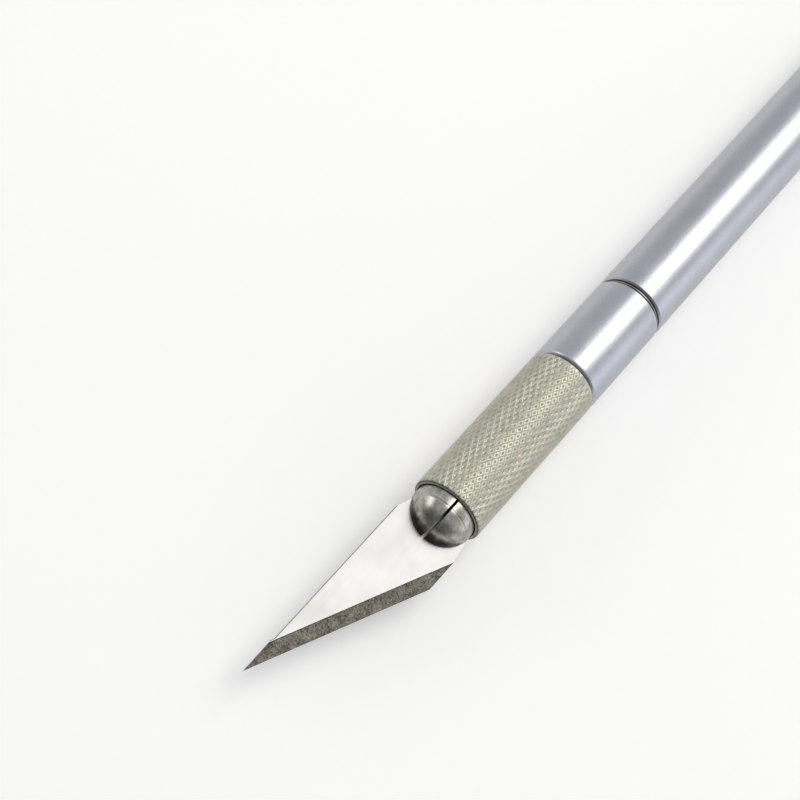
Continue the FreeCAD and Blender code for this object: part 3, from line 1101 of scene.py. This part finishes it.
# %% Stamped blank
SHOULDER_X = FACE + 4.2 * MM
KNEE = (FACE + 1.5 * MM, 4.25 * MM)
THROAT = (FACE - 1.2 * MM, 3.05 * MM)
TANG_HALF = 2.3 * MM
TANG_FRONT = FACE - 2.6 * MM
TANG_BACK = FACE - 13.4 * MM
TANG_CORNER = 0.6 * MM
HOLE_BACK = FACE - 11.4 * MM
HOLE_FRONT = FACE - 5.4 * MM
HOLE_R = 1.10 * MM
STEP_X = FACE + 27.0 * MM
STEP_LEN = 0.45 * MM
STEP_DEPTH = 0.16 * MM


def rounded_slot(back, front, r, steps=10):
    """Outline of a long hole."""
    points = []
    for x, turn in ((front, -math.pi / 2), (back, math.pi / 2)):
        for k in range(steps + 1):
            a = turn + math.pi * k / steps
            points.append((x + r * math.cos(a), r * math.sin(a)))
    return points


def stamped_blank():
    """Mesh of the strip with the blade's outline and its slot, still square at the edge."""
    outline = [
        (POINT_X, -BLADE_HALF - POINT_DROP), (BELLY_X, BLADE_HALF), (SHOULDER_X, BLADE_HALF), KNEE, THROAT,
        (TANG_FRONT, TANG_HALF), (TANG_BACK + TANG_CORNER, TANG_HALF), (TANG_BACK, TANG_HALF - TANG_CORNER),
        (TANG_BACK, TANG_CORNER - TANG_HALF), (TANG_BACK + TANG_CORNER, -TANG_HALF),
        (TANG_FRONT, -TANG_HALF), (THROAT[0], -THROAT[1]), (SHOULDER_X, -BLADE_HALF),
        (STEP_X - STEP_LEN, -BLADE_HALF), (STEP_X, -BLADE_HALF - STEP_DEPTH)]
    bm = bmesh.new()
    rims = []
    for loop in (outline, rounded_slot(HOLE_BACK, HOLE_FRONT, HOLE_R)):
        verts = [bm.verts.new((x, y, -BLADE_T / 2)) for x, y in loop]
        for i, vert in enumerate(verts):
            rims.append(bm.edges.new((vert, verts[(i + 1) % len(verts)])))
    bmesh.ops.triangle_fill(bm, edges=rims, use_beauty=True)
    raised = bmesh.ops.extrude_face_region(bm, geom=bm.faces[:])["geom"]
    for item in raised:
        if isinstance(item, bmesh.types.BMVert):
            item.co.z = BLADE_T / 2
    return bm


blank = stamped_blank()
print("blank:", len(blank.faces), "faces")

# %% [markdown]
# ## Grinding the blade
# Each face is ground at a shallow angle until the two bevels almost meet, so each bevel is one
# cut by a tilted plane. The bevel's inner border is a line parallel to the edge, and where it
# runs out at the spine it leaves the little step. The spine's edges are tumbled rounder than
# the rest, and the ground faces get their own material.

# %% Ground blade
EDGE_T = 0.03 * MM
SPINE_BOX = ((BELLY_X - 5 * MM, -BLADE_HALF - 0.2 * MM, -BLADE_T),
             (POINT_X - 5 * MM, -BLADE_HALF + 0.01 * MM, BLADE_T))


def grind(bm):
    """Cut both bevels and break the edges that are still sharp."""
    for side in (1, -1):
        rise = Vector((0, 0, side * (BLADE_T - EDGE_T) / 2))
        normal = RUN.cross(INWARD * BEVEL_W + rise).normalized()
        if normal.z * side > 0:
            normal = -normal
        keep_beyond(bm, POINT + Vector((0, 0, side * EDGE_T / 2)), normal)
    bmesh.ops.dissolve_limit(bm, angle_limit=math.radians(0.5), verts=bm.verts, edges=bm.edges)
    break_edges(bm, 60, 0.12 * MM, 3, SPINE_BOX)
    break_edges(bm, 60, 0.035 * MM)


def make_blade(bm):
    mesh = bpy.data.meshes.new("blade_skin")
    bm.to_mesh(mesh)
    bm.free()
    obj = bpy.data.objects.new("blade_skin", mesh)
    bpy.context.scene.collection.objects.link(obj)
    mesh.materials.append(blade_flat)
    mesh.materials.append(blade_bevel)
    finish_mesh(obj, 4)
    for face in mesh.polygons:
        tilted = 0.9 < abs(face.normal.z) < 0.9995
        near_edge = (face.center - POINT).dot(INWARD) < BEVEL_W * 1.01
        face.material_index = 1 if tilted and near_edge else 0
    return obj


grind(blank)
blade = make_blade(blank)
print("blade:", len(blade.data.polygons), "faces,",
      sum(1 for p in blade.data.polygons if p.material_index == 1), "ground")

# %% [markdown]
# ## Which body each piece rides on
# The knife has a fixed handle, a sleeve that turns, a collet that slides, four jaws that
# spring and a blade that draws out. Each skin takes the place of its solid and moves with it.
# The inner pieces keep their solids and only need a finish.

# %% Ride, replace and finish
rides = [
    (barrel, "handle", "barrel", "satin_aluminium"),
    (plug, "handle", "end_plug", "satin_aluminium"),
    (band, "handle", "front_ferrule", "satin_aluminium"),
    (ring, "handle", "seam_ring", "spacer_steel"),
    (sleeve, "sleeve", "knurled_sleeve", "knurl_metal"),
    (blade, "blade", "blade", "blade_steel")]
for number, jaw in enumerate(jaws, start=1):
    rides.append((jaw, "jaw_" + str(number), "collet_jaw_" + str(number), "collet_steel"))
for obj, body, node, slot in rides:
    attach(obj, body)
    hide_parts(node)
for node in ("key_pin", "retaining_ring", "collet_shank"):
    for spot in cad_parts[node].material_slots:
        spot.material = spacer_steel

# %% [markdown]
# ## A pale floor
# A small tool is shown on plain white paper. Paper in a real studio is lit more strongly than
# the tool, so here it glows a little where it is seen directly, and only there: the metal still
# mirrors plain paper, and keeps its contrast.

# %% Paper floor
FLOOR_HALF = 1.5
PAPER_GLOW = 0.26


def make_paper():
    mat = bpy.data.materials.new("floor_paper")
    mat.use_nodes = True
    tree = mat.node_tree
    surface = tree.nodes["Principled BSDF"]
    coords = add(tree, "ShaderNodeTexCoord").outputs["Object"]
    fibre = noise(tree, coords, 900.0, 4.0, 0.6, "paper fibre")
    tone = mix_colour(tree, fibre, (0.92, 0.92, 0.92), (0.96, 0.96, 0.96), "paper white")
    tree.links.new(tone, surface.inputs["Base Color"])
    surface.inputs["Roughness"].default_value = 0.9
    surface.inputs["Emission Color"].default_value = (1.0, 1.0, 1.0, 1.0)
    seen_directly = add(tree, "ShaderNodeLightPath").outputs["Is Camera Ray"]
    tree.links.new(times(tree, seen_directly, PAPER_GLOW), surface.inputs["Emission Strength"])
    tree.links.new(bump(tree, fibre, 0.01 * MM), surface.inputs["Normal"])
    return mat


corners = [(-FLOOR_HALF, -FLOOR_HALF, 0), (FLOOR_HALF, -FLOOR_HALF, 0),
           (FLOOR_HALF, FLOOR_HALF, 0), (-FLOOR_HALF, FLOOR_HALF, 0)]
floor_mesh = bpy.data.meshes.new("floor")
floor_mesh.from_pydata(corners, [], [(0, 1, 2, 3)])
floor_mesh.materials.append(make_paper())
floor = bpy.data.objects.new("floor", floor_mesh)
bpy.context.scene.collection.objects.link(floor)
floor.location = (0, 0, -HANDLE_R)
print("the knife lies on the paper at z =", floor.location.z)

# %% [markdown]
# ## Soft light
# Satin metal shows nothing but what stands around it, so the room is the real finish. A large
# panel above and behind the tail draws the broad white band along the handle. A low card on
# the left puts the bright spot on the dome, and a wide one on the right lifts the far side.

# %% Light panels
LIGHT_TARGET = Vector((0.05, 0, 0))


def panel(name, direction, distance, width, height, power, colour):
    """Soft rectangular light facing the knife from a direction."""
    light = bpy.data.lights.new(name, "AREA")
    light.shape = "RECTANGLE"
    light.size = width
    light.size_y = height
    light.energy = power
    light.color = colour
    obj = bpy.data.objects.new(name, light)
    bpy.context.scene.collection.objects.link(obj)
    toward = Vector(direction).normalized()
    obj.location = LIGHT_TARGET + toward * distance
    obj.rotation_euler = toward.to_track_quat("Z", "Y").to_euler()
    return obj


panels = [
    panel("key_panel", (-0.50, 0.07, 0.85), 0.8, 0.46, 0.80, 2.55, (1.0, 0.985, 0.915)),
    panel("left_card", (0.15, -0.90, 0.38), 0.8, 0.38, 0.28, 0.62, (1.0, 0.98, 0.91)),
    panel("side_card", (-0.30, 0.90, 0.28), 0.9, 0.9, 0.45, 0.80, (0.92, 0.95, 1.0))]
print("light, watts:", sum(light.data.energy for light in panels))

# %% [markdown]
# ## The room
# A white room all round would wash the steel out. One side of this room, the one the blade
# points to, is dark and darkest near the floor: that is what the polished dome mirrors in its
# lower half. Everything else is a pale wall that fills the shadows.

# %% Room
WALL_STRENGTH = 0.50
world = bpy.data.worlds.new("room")
bpy.context.scene.world = world
world.use_nodes = True
sky = world.node_tree
ahead, _, above = split_xyz(sky, add(sky, "ShaderNodeTexCoord").outputs["Generated"])
dark_side = times(sky, remap(sky, ahead, 0.20, 0.70, label="towards the dark side"),
                  remap(sky, above, 0.35, 0.95, 1.0, 0.45, "darkest near the floor"))
walls = mix_colour(sky, dark_side, (0.97, 0.98, 1.0), (0.14, 0.14, 0.15), "pale and dark walls")
sky.links.new(walls, sky.nodes["Background"].inputs["Color"])
sky.nodes["Background"].inputs["Strength"].default_value = WALL_STRENGTH
print("room:", len(sky.nodes), "nodes")

# %% [markdown]
# ## The camera
# The camera looks down steeply over the blade, close enough that the handle runs out of view at
# the tail. A wide lens could show it all, but a long one keeps the handle from tapering. The
# camera is rolled so that the knife lies along a diagonal, which leaves room for its length.

# %% Camera
SEAM_X = (BARREL_FRONT + BAND_BACK) / 2
camera_data = bpy.data.cameras.new("camera")
camera_data.sensor_width = 36.0
camera_data.lens = 87.90
camera_data.clip_start = 0.01
camera = bpy.data.objects.new("camera", camera_data)
bpy.context.scene.collection.objects.link(camera)
camera.location = (SEAM_X + 146.78 * MM, -10.725 * MM, 204.65 * MM)
camera.rotation_euler = [math.radians(angle) for angle in (22.368, -19.202, 129.767)]
bpy.context.scene.camera = camera
bpy.context.scene.view_settings.view_transform = "Standard"
print("camera at", [round(v, 3) for v in camera.location])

> _EXERCISE DETAILS_:
Reproduce exactly, please, only the lines from the start of the data above to the line that contains "STEP_DEPTH = 0.16 * MM", with both ends kept.

> _FULL OUTPUT_:
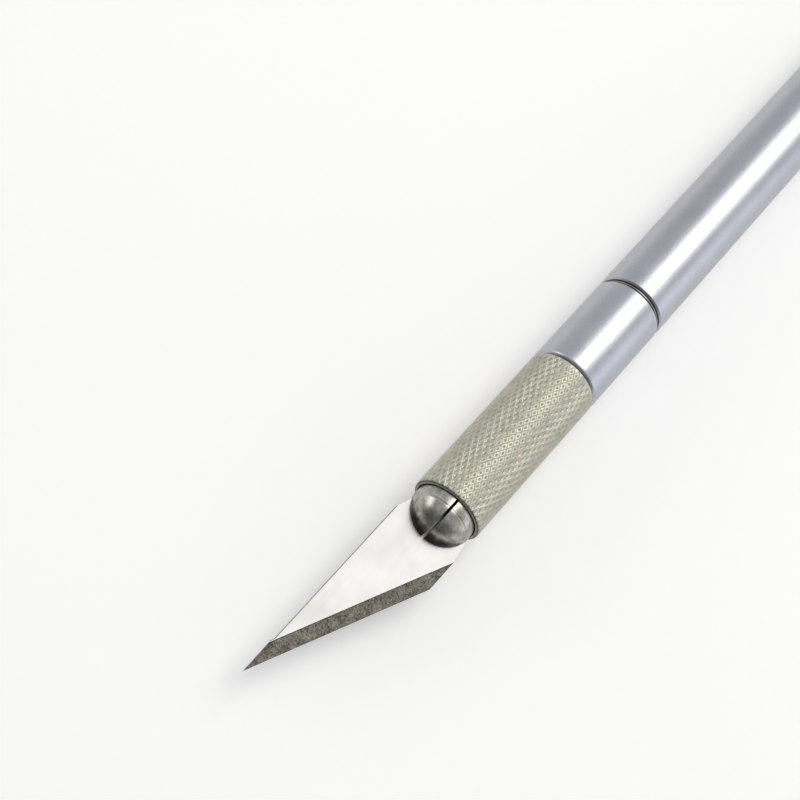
Continue the FreeCAD and Blender code for this object: part 3, from line 1101 of scene.py. This part finishes it.
# %% Stamped blank
SHOULDER_X = FACE + 4.2 * MM
KNEE = (FACE + 1.5 * MM, 4.25 * MM)
THROAT = (FACE - 1.2 * MM, 3.05 * MM)
TANG_HALF = 2.3 * MM
TANG_FRONT = FACE - 2.6 * MM
TANG_BACK = FACE - 13.4 * MM
TANG_CORNER = 0.6 * MM
HOLE_BACK = FACE - 11.4 * MM
HOLE_FRONT = FACE - 5.4 * MM
HOLE_R = 1.10 * MM
STEP_X = FACE + 27.0 * MM
STEP_LEN = 0.45 * MM
STEP_DEPTH = 0.16 * MM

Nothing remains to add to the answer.